Die Zahl misst, wie viele infizierte Personen pro 100.000 Einwohner innerhalb der letzten sieben Tage ins Krankenhaus aufgenommen wurden. Sie ist damit ein Indikator für die Zahl der schweren Krankheitsverläufe und kann einen frühen Hinweis auf eine drohende Überlastung des Gesundheits- und Krankenhaussystems geben.

Für den Hospitalisierungsindikator werden in Nordrhein-Westfalen zwei Werte ausgewiesen: Erstens der anhand der Vorgaben des RKIs berechnete Wert. Dieser beruht auf den Meldungen der Gesundheitsämter, die den bereits von ihnen gemeldeten Infektionsfällen nachträglich die namentlichen Einweisungsmeldungen aus den Krankenhäusern zuordnen. Dieser Wert ist vor allem bedeutsam, weil er bundesweit einheitlich errechnet wird und damit eine bundeseinheitliche Bewertung des Infektionsgeschehens ermöglicht. Allerdings erfordert der Wert eine Einzelfallbearbeitung jedes Infektionsfalles durch die Gesundheitsämter, die gerade in der aktuellen Belastungssituation manchmal erst nach einigen Arbeitstagen abgeschlossen ist.

Um zusätzlich einen aktuelleren Hinweis auf die Hospitalisierungen zu ermöglichen, wird zweitens zusätzlich der Hospitalisierungsindikator ausgewiesen, der sich unmittelbar aus den täglichen (nicht namentlichen) Gesamtmeldungen der Krankenhäuser über die Aufnahme von Covid-19-Patienten im Informationssystem Gefahrenabwehr NRW (IG NRW) ergibt. Dieser Wert ermöglicht eine sehr aktuelle Einschätzung, weicht aber naturgemäß von dem RKI-basierten Wert ab und wird am gleichen Meldetag jedenfalls in Perioden eines ansteigenden Infektionsgeschehens in der Regel höher liegen.

COVID-Anteil an der Intensivkapazität

Dieser Indikator bildet die Belastung der Intensivstationen ab und steht damit unmittelbar für das Risiko einer Überlastung dieser medizinischen Versorgungsstrukturen. Der Anteil, mit dem Covid-19-Patientinnen und -Patienten die intensivmedizinischen Behandlungskapazitäten auslasten, wird durch die Zahl der neu aufgenommenen Patienten bestimmt, sie ist aber auch abhängig von der Dauer der notwendigen Hospitalisierung (Liegezeit) und der (personellen) Aufwände bei der Behandlung.

Anhand des Grades der Auslastung der Intensivstationen können Schutzmaßnahmen vor allem so ausgerichtet werden, dass andere erforderliche medizinische Behandlungen (schwere Operationen etc.) nicht aufgrund einer Überlastung der Bettenkapazitäten verschoben werden müssen.

Die Berechnung erfolgt auf Basis der Daten aus dem Register der Fachgesellschaft der Intensivmediziner (DIVI) als Prozentanteil der Covid-19-Patienten auf den Intensivstationen an den betreibbaren Erwachsenen-Intensivbetten.
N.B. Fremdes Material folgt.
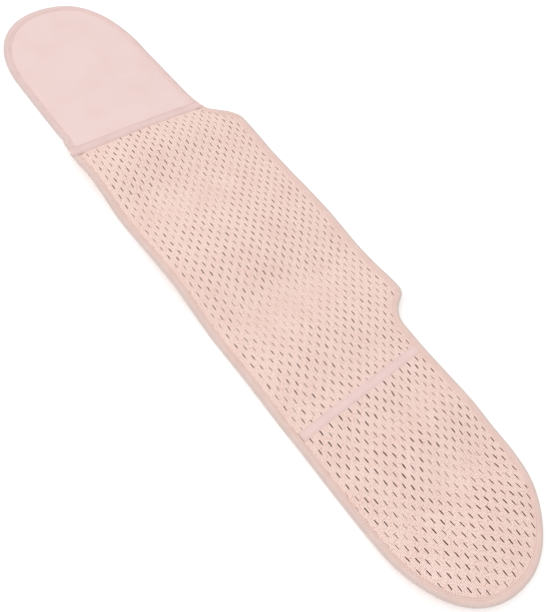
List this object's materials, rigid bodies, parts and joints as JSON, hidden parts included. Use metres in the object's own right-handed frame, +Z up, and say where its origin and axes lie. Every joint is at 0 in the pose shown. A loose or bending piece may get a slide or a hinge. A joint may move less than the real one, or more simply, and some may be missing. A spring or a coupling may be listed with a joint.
{
  "type": "postpartum belly band",
  "caption": "Long soft wrap band lying open: smooth rounded fastening tongue, wide slit-perforated belly panel narrowing to a rounded tail, bound edges and sewn cross tapes.",
  "frame": {"origin": "on the ground below the middle of the lying band, half way along and half way across", "axes": "+X along the band towards the rounded perforated tail, +Y across it towards the wide shaped edge, +Z up out of the face that the picture shows"},
  "size_m": [0.9514, 0.243, 0.0164],
  "materials": {
    "tongue_cloth": "smooth brushed knit, light satin sheen, pale pink",
    "panel_cloth": "matt fine knit over a thin foam core, pale peach pink",
    "tongue_binding_tape": "ribbed folded edge tape, pale pink",
    "body_binding_tape": "ribbed folded edge tape, peach pink",
    "sewn_tape": "flat woven ribbon with a faint sheen, mauve pink"
  },
  "bodies": {
    "root": {"fastening_tongue": "tongue_cloth", "perforated_panel": "panel_cloth", "tongue_binding": "tongue_binding_tape", "body_binding": "body_binding_tape", "join_tape": "sewn_tape", "tail_tape": "sewn_tape"}
  },
  "joints": []
}
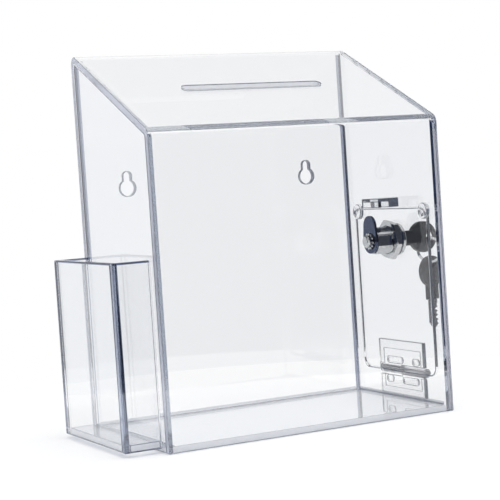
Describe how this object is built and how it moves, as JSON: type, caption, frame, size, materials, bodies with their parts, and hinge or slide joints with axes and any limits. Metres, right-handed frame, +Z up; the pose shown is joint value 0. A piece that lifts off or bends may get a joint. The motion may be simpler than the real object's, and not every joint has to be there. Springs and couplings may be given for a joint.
{
  "type": "suggestion box",
  "caption": "Clear acrylic suggestion box with a sloping slotted top, a side pocket for forms and a hinged side door with a cam lock and keys.",
  "frame": {"origin": "middle of the box's underside, under the floor panel, without the pocket and the keys", "axes": "+X to the right seen from the front, towards the door; +Y to the back; +Z up"},
  "size_m": [0.2746, 0.122, 0.2536],
  "materials": {
    "clear_acrylic": "clear polished sheet",
    "clear_moulding": "clear moulded plastic",
    "chromed_zinc": "chrome plated",
    "plated_steel": "nickel plated",
    "black_plastic": "fine texture"
  },
  "bodies": {
    "box": {"body_wrap": "clear_acrylic", "left_side_panel": "clear_acrylic", "right_side_panel": "clear_acrylic", "floor_panel": "clear_acrylic", "pocket_outer_wall": "clear_acrylic", "pocket_front_wall": "clear_acrylic", "pocket_back_wall": "clear_acrylic", "pocket_floor": "clear_acrylic", "door_stop_front": "clear_moulding", "door_stop_rear": "clear_moulding", "catch_bracket": "clear_moulding", "hinge_wall_leaf": "clear_moulding", "hinge_pin": "plated_steel"},
    "door": {"door_panel": "clear_acrylic", "hinge_door_leaf": "clear_moulding", "lock_barrel": "chromed_zinc", "lock_nut": "chromed_zinc"},
    "plug": {"lock_plug": "chromed_zinc", "lock_cam": "plated_steel", "cam_washer": "chromed_zinc", "cam_screw": "chromed_zinc"},
    "key": {"key_blade": "plated_steel", "key_bow": "black_plastic"},
    "ring": {"key_ring": "plated_steel"},
    "spare_key": {"spare_key_blade": "plated_steel", "spare_key_bow": "black_plastic"}
  },
  "joints": [
    {"name": "door_hinge", "type": "hinge", "parent": "box", "child": "door", "pos_m": [0.10835, 0, 0.02205], "axis": [0, 1, 0], "range_deg": [0, 90]},
    {"name": "lock_turn", "type": "hinge", "parent": "door", "child": "plug", "pos_m": [0.0843, -0.002, 0.1155], "axis": [1, 0, 0], "range_deg": [0, 90]},
    {"name": "key_pull", "type": "slide", "parent": "plug", "child": "key", "axis": [1, 0, 0], "range_m": [0, 0.0225]},
    {"name": "ring_swing", "type": "hinge", "parent": "key", "child": "ring", "pos_m": [0.1337, -0.002, 0.1144], "axis": [0.7193, 0.6947, 0], "range_deg": [-8, 8]},
    {"name": "spare_key_swing", "type": "hinge", "parent": "ring", "child": "spare_key", "pos_m": [0.1337, -0.002, 0.0972], "axis": [0.6947, -0.7193, 0], "range_deg": [-15, 15]}
  ]
}
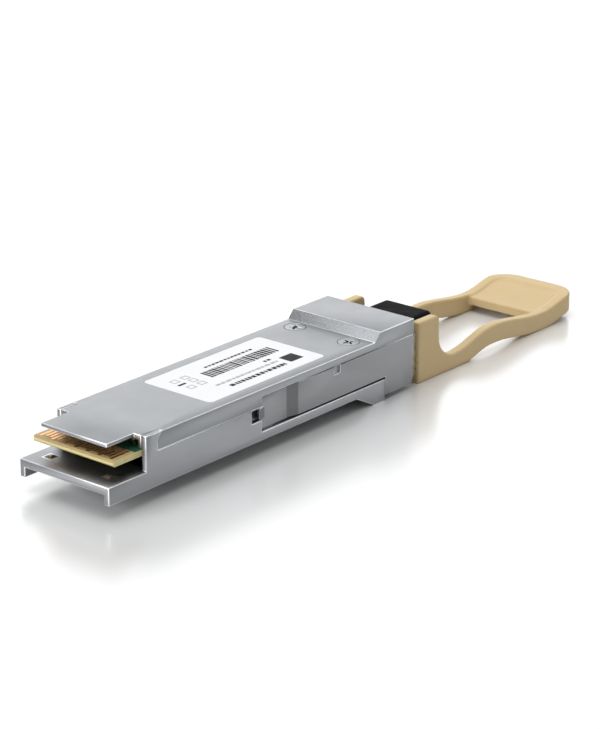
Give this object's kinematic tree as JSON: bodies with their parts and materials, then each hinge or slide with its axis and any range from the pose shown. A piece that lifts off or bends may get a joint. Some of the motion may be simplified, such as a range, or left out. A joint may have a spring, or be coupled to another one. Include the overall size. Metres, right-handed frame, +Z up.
{
  "type": "optical transceiver module",
  "caption": "Pluggable pull-tab optical transceiver module: cast shell, card edge, sprung sliding latch, multi-fibre port and dust plug.",
  "frame": {"origin": "middle of the underside: half the overall length, on the mid plane, level with the flat foot", "axes": "+X from the card edge towards the pull tab, +Y across the width, +Z up towards the labelled cover"},
  "size_m": [0.1216, 0.0184, 0.0122],
  "materials": {
    "cast_metal": "plated die casting, fine satin",
    "screw_steel": "bright plated",
    "spring_steel": "stamped, nickel plated",
    "label_paper": "satin printed",
    "gasket": "conductive elastomer",
    "circuit_board": "green solder resist on glass laminate",
    "gold_contacts": "hard gold plating",
    "chip_mould": "moulded package",
    "bare_die": "polished die",
    "ceramic_part": "fired ceramic",
    "crystal_can": "metal can",
    "lens_plastic": "clear amber polymer",
    "fibre": "coated ribbon",
    "boot_rubber": "soft boot",
    "ferrule_polymer": "glass-filled polymer",
    "pin_steel": "ground stainless",
    "port_plastic": "black moulded",
    "thermal_pad": "soft filled silicone",
    "tab_plastic": "beige flexible moulding, fine satin",
    "plug_rubber": "black elastomer"
  },
  "bodies": {
    "housing": {"lower_shell": "cast_metal", "upper_shell": "cast_metal", "cover_screws": "screw_steel", "label": "label_paper", "emi_gaskets": "gasket", "circuit_board": "circuit_board", "contacts_top": "gold_contacts", "contacts_bottom": "gold_contacts", "retimer_chips": "chip_mould", "driver_chips": "bare_die", "controller_chip": "chip_mould", "power_parts": "chip_mould", "capacitors": "ceramic_part", "crystal": "crystal_can", "lens_block": "lens_plastic", "fibre_ribbon": "fibre", "ferrule_boot": "boot_rubber", "mt_ferrule": "ferrule_polymer", "guide_pins": "pin_steel", "receptacle": "port_plastic", "latch_clip": "port_plastic", "base_thermal_pad": "thermal_pad", "cover_thermal_pad": "thermal_pad", "return_springs": "spring_steel"},
    "latch": {"latch_slider": "spring_steel", "pull_tab": "tab_plastic"},
    "plug": {"dust_plug": "plug_rubber"}
  },
  "joints": [
    {"name": "latch_slide", "type": "slide", "parent": "housing", "child": "latch", "axis": [1, 0, 0], "range_m": [0, 0.0022], "stiffness_N_per_m": 800, "springref_m": -0.002, "deforming": ["return_springs"]},
    {"name": "plug_pull", "type": "slide", "parent": "housing", "child": "plug", "axis": [1, 0, 0], "range_m": [0, 0.012]}
  ]
}
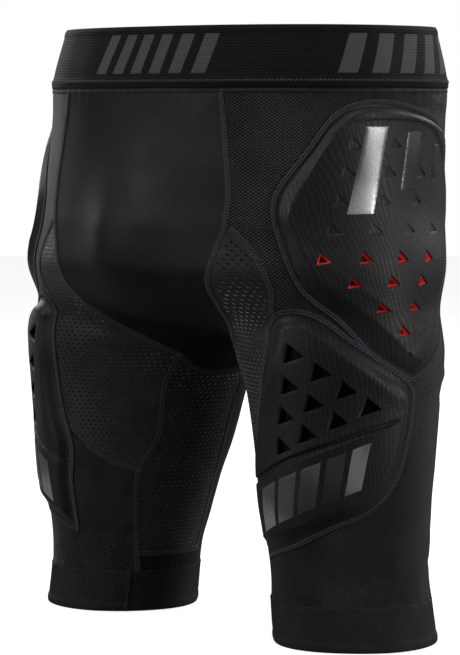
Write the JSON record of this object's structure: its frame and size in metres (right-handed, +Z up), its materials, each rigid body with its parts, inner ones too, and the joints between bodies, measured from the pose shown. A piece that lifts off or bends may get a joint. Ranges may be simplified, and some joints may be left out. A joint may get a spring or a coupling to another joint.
{
  "type": "padded impact shorts",
  "caption": "Compression shorts with moulded hip, thigh and tailbone impact pads, mesh and perforated panels, wide elastic waistband and elastic leg cuffs, in worn shape.",
  "frame": {"origin": "centre of the plane that the leg hems stand on, under the middle of the shorts", "axes": "+Z up from hems to waistband, -Y to the wearer's front, +X to the wearer's left"},
  "size_m": [0.4215, 0.2855, 0.485],
  "materials": {
    "elastic": "matte",
    "cuff_elastic": "matte",
    "smooth_lycra": "satin",
    "fine_mesh": "matte",
    "vent_mesh": "matte",
    "pad_cover": "satin",
    "red_foam": "matte",
    "black_foam": "matte",
    "emblem_print": "gloss",
    "thread": "matte",
    "silicone": "satin",
    "label": "matte"
  },
  "bodies": {
    "root": {"waistband": "elastic", "waistband_stitching": "thread", "front_panel": "smooth_lycra", "seat_panel": "smooth_lycra", "crotch_gusset": "smooth_lycra", "tailbone_pad_cover": "pad_cover", "tailbone_pad_foam": "black_foam", "size_label": "label", "left_side_mesh_panel": "fine_mesh", "left_groin_vent_panel": "vent_mesh", "left_inner_thigh_vent_panel": "vent_mesh", "left_inner_hem_panel": "fine_mesh", "left_back_thigh_panel": "fine_mesh", "left_hip_pad_cover": "pad_cover", "left_hip_pad_foam": "red_foam", "left_hip_pad_emblem": "emblem_print", "left_thigh_pad_cover": "pad_cover", "left_thigh_pad_foam": "black_foam", "left_thigh_pad_emblem": "emblem_print", "left_hip_pad_stitching": "thread", "left_thigh_pad_stitching": "thread", "left_front_seam_stitching": "thread", "left_inseam_stitching": "thread", "left_back_seam_stitching": "thread", "left_seat_fold_stitching": "thread", "left_vent_edge_stitching": "thread", "left_vent_hem_stitching": "thread", "left_leg_cuff": "cuff_elastic", "left_cuff_gripper": "silicone", "right_side_mesh_panel": "fine_mesh", "right_groin_vent_panel": "vent_mesh", "right_inner_thigh_vent_panel": "vent_mesh", "right_inner_hem_panel": "fine_mesh", "right_back_thigh_panel": "fine_mesh", "right_hip_pad_cover": "pad_cover", "right_hip_pad_foam": "red_foam", "right_hip_pad_emblem": "emblem_print", "right_thigh_pad_cover": "pad_cover", "right_thigh_pad_foam": "black_foam", "right_thigh_pad_emblem": "emblem_print", "right_hip_pad_stitching": "thread", "right_thigh_pad_stitching": "thread", "right_front_seam_stitching": "thread", "right_inseam_stitching": "thread", "right_back_seam_stitching": "thread", "right_seat_fold_stitching": "thread", "right_vent_edge_stitching": "thread", "right_vent_hem_stitching": "thread", "right_leg_cuff": "cuff_elastic", "right_cuff_gripper": "silicone"}
  },
  "joints": []
}
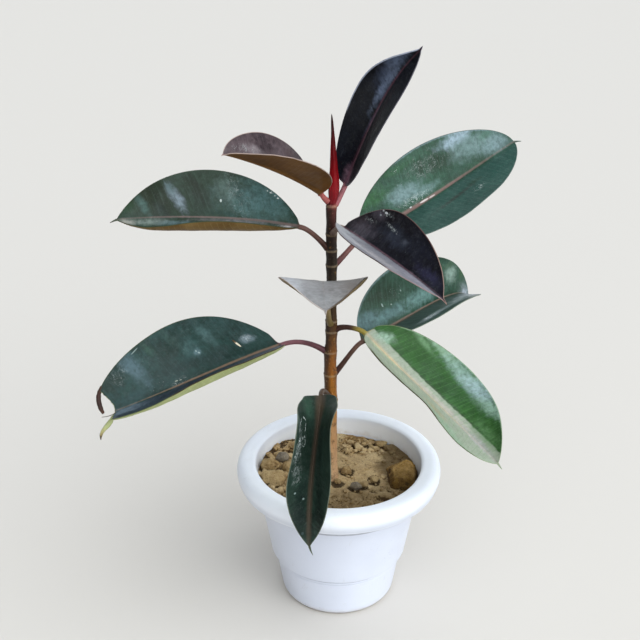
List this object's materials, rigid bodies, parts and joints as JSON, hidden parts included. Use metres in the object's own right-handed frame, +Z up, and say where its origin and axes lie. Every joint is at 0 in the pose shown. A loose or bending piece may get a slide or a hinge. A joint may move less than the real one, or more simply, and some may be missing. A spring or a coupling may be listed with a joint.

Auch hier ist durch den Rückgriff auf das DIVI-Register eine Vergleichbarkeit mit den Bundeswerten gegeben.

7-Tage-Inzidenz

Auch die bereits bekannte 7-Tage-Inzidenz der Neuinfektionen bleibt ein wichtiger Indikator. Steigt dieser Wert, bedeutet das, dass sich die Infektion schneller und breiter in der Bevölkerung ausbreitet. Insbesondere die altersbezogenen Inzidenzen sind nach wie vor ein guter Maßstab dafür, in welchem Ausmaß vulnerable Bevölkerungsgruppen betroffen sind.

Anhand der Inzidenz kann die Wirksamkeit von Corona-Schutzmaßnahmen relativ zeitnah abgelesen werden. Zudem bleibt die 7-Tage-Inzidenz ein guter Indikator dafür, in welchem Maß eine Kontaktpersonennachverfolgung noch möglich ist. Die 7-Tage-Inzidenz ist darüber hinaus ein wichtiger Frühindikator für das Geschehen in den Krankenhäusern.